But I kind of don't mind the, what's your name? It's Liberty and Don't Do the Jingle. Don't Do the Jingle. Because then you're going to allow them to laugh. Uh-huh. And then you're going to have a little moment. Yep. I don't hate the fake name Liberty. I don't, but you know, part of your thing that's annoying for you is you're like, well, you like your name. Yeah. But in these early pitches, how are you feeling about this?

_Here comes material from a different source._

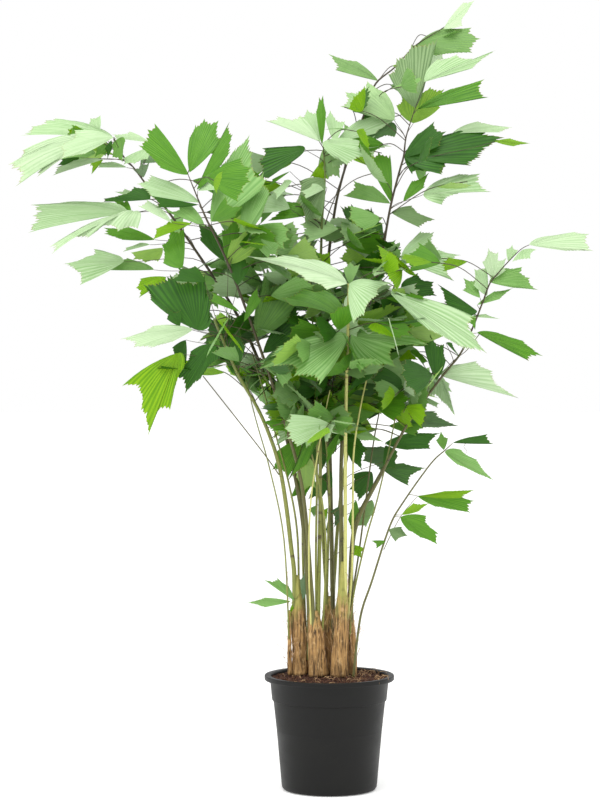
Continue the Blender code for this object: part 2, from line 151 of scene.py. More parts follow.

Going in a good direction. I mean, yeah, this is, it's great. I mean, yeah, I don't want to, I don't want to give fake names to people who, you know, I'm actually meeting, meeting, right? This is to go. You ever had any nicknames when you were growing up? Yeah. What does Liberty get short for? Libby? Yeah. No, I never got Libby. I got a lot of Ib, Libs. My nieces call me Aunt Bert because my husband doesn't like pet names. So he, I don't think introducing yourself as Aunt Bert is going to get us very far. Well, Ib, Ibby,
So there's obviously an easy solution with nicknames, but we're going to see if we can top that, correct? It also might be death by a thousand cuts, where it might be to-go orders a fake name. When you're meeting someone for the first time, you say, Liberty, please don't do the jingle. And then it might just become, yeah, like using your nickname for other things. Yeah. I'm wondering if there's a way to, when you say your name, you fuck with the rhythm? Such as? Lib Erdy.
Or, you know, the way Gareth and I both got confused of what it is. Because all we want to do is put a seed of doubt in their head that they might get it wrong. So they go, what's your name? And you go, Liberty. Or mumble it a little bit.

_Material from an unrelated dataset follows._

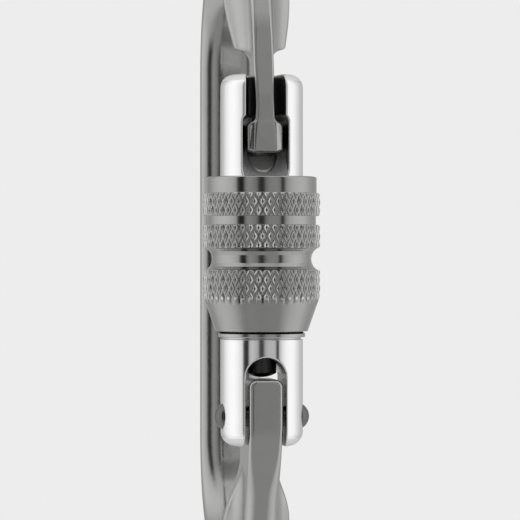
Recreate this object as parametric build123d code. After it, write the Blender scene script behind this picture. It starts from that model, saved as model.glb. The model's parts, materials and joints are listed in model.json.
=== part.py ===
"""Screw-lock carabiner: forged T-section frame, turned gate, knurled screw sleeve.

Every shape is drawn with the hinge pin's centre at (0, 0, 0): +Z runs up the gate,
-Y faces out of the gate, +Y is towards the spine and X is across the thickness.
TO_ROW then moves it so that the origin is the bearing point of the top basket.
"""

from build123d import *
from math import cos, radians, sin
import os

# ---- gate barrel -------------------------------------------------------------
BARREL_R = 6.0
BARREL_TOP = 49.6
BARREL_BOTTOM = -4.3
TOP_ROUND = 1.9
BOTTOM_ROUND = 2.2
THREAD_R = 6.2
THREAD_Z = (14.0, 31.0)
BORE_R = 2.2

# ---- hinge: fork slot, tang, rivet -------------------------------------------
FORK_WIDTH = 5.9
FORK_TOP = 8.6
TANG_HALF = 2.45
TANG_FRONT = -5.7
TANG_BACK = 6.3
TANG_TOP = 5.5
SHANK_R = 1.5
TANG_BORE_R = 1.55
TANG_BEVEL = 0.5
TANG_BASE_Z = -1.0
HEAD_R = 1.9
HEAD_CROWN_R = 2.04
HEAD_SEAT = 5.4
HEAD_TIP = 6.95
SPOT_FACE_R = 2.15

# ---- gate motion: the tang's cam lifts the plunger as the gate opens -----------
OPEN_DEG = 28.0
CAM_BASE_R = 5.35
CAM_LIFT_PER_RAD = 2.0
PLUNGER_R = 2.15
PLUNGER_TIP = 5.66
PLUNGER_CAP_R = 4.0
PLUNGER_CAP_HEIGHT = 0.9
PLUNGER_TOP = 15.5
PLUNGER_STUB = (1.2, 2.0)
SPRING_COIL_R = 1.8
SPRING_WIRE_R = 0.24
SPRING_TURNS = 14
PLUG_Z = (33.0, 35.0)
PLUG_NOSE_R = 1.93
PLUG_PROUD = -0.1

# ---- nose slot in the gate: wide pocket below, narrow neck above ----------------
SLOT_BACK = 2.2
POCKET_HALF = (3.44, 2.85)
POCKET_TOP = 43.8
NECK_HALF = (3.05, 1.85)
FLOOR_AT_AXIS = 37.76
FLOOR_FLAT_Y = 0.3

# ---- screw sleeve, at its lowest ----------------------------------------------
SLEEVE_Z = (12.35, 34.8)
THREAD_CLEARANCE = 0.05
SLEEVE_THREAD_TOP = 17.0
SLEEVE_RELIEF_R = 6.6
SLEEVE_GUIDE_R = 6.07
GUIDE_Z = 33.2
CONE_R = (6.7, 8.4)
CONE_TOP = 17.2
CONE_SHOULDER = 0.4
KNURL_R = 8.5
TOP_BAND_R = 8.0
MID_BAND_R = 7.9
GRIP_R = 7.2
GRIP_Z = (21.1, 24.6)
MID_BAND_Z = (27.8, 29.1)
TOP_BAND_Z = 32.4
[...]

So that they don't hear it? That's not great. I hear you. Neither does mine. This is a hard one. I think, look, it's kind of like you kind of just have to avoid certain situations. If it's someone you're interested in meeting, you could say, Liberty, don't do the jingle. What do you think about saying, Liberty, don't do the jingle as one thing?
I think that's great. I'm just scared. I hate doing jokes that don't land. And with my name, there's another joke that I say that lands probably about 30% of the time. What is it? So if they don't sing the jingle and I say my name, they're like, oh, that's such a cool name. And I say, oh, thanks. I got it for my birthday. And like only 30% of people get that. Pretty good. Yeah. I mean, this is a separate issue. Separate issue. Different call. Yeah. I don't think... I mean...
It's not great. Pretty good. She got it for her birthday. I mean, come on. She got it with just zero. Stop it. We don't need that. I'm with you, Libra. I think it's nice. I mean, you could do that. Sure. You could also say that if someone sings it, you could be like, legally, I'm not allowed to have that sung. Yeah, but she doesn't. So all these jokes we're pitching aren't going to land for the person. Mine's not even a joke.
to say i legally can't no i say don't sing the jingle oh yeah yeah and you but you don't like the uh my name is liberty don't say the jingle because that is that we'll get a laugh it's good it's good i'm hoping for great okay wow that's tough to hear you came to the wrong place yeah i don't know i mean i don't know what we've made you think the bar is so high so here's what's hard liberty
When people are going to hear the name, they're going to sing Liberty, Liberty. What do you think about spazzing out? What's your middle name? Emma. What about Liberty Emma? Sounds like a patriotic enema. What do you think about, can you try, I have an idea, Liberty. I'm going to pretend to be the person, the cashier, your Liberty, and I want you to do the spaz response and ruin it for me. Let's just hear how you do it. Sure. Sure.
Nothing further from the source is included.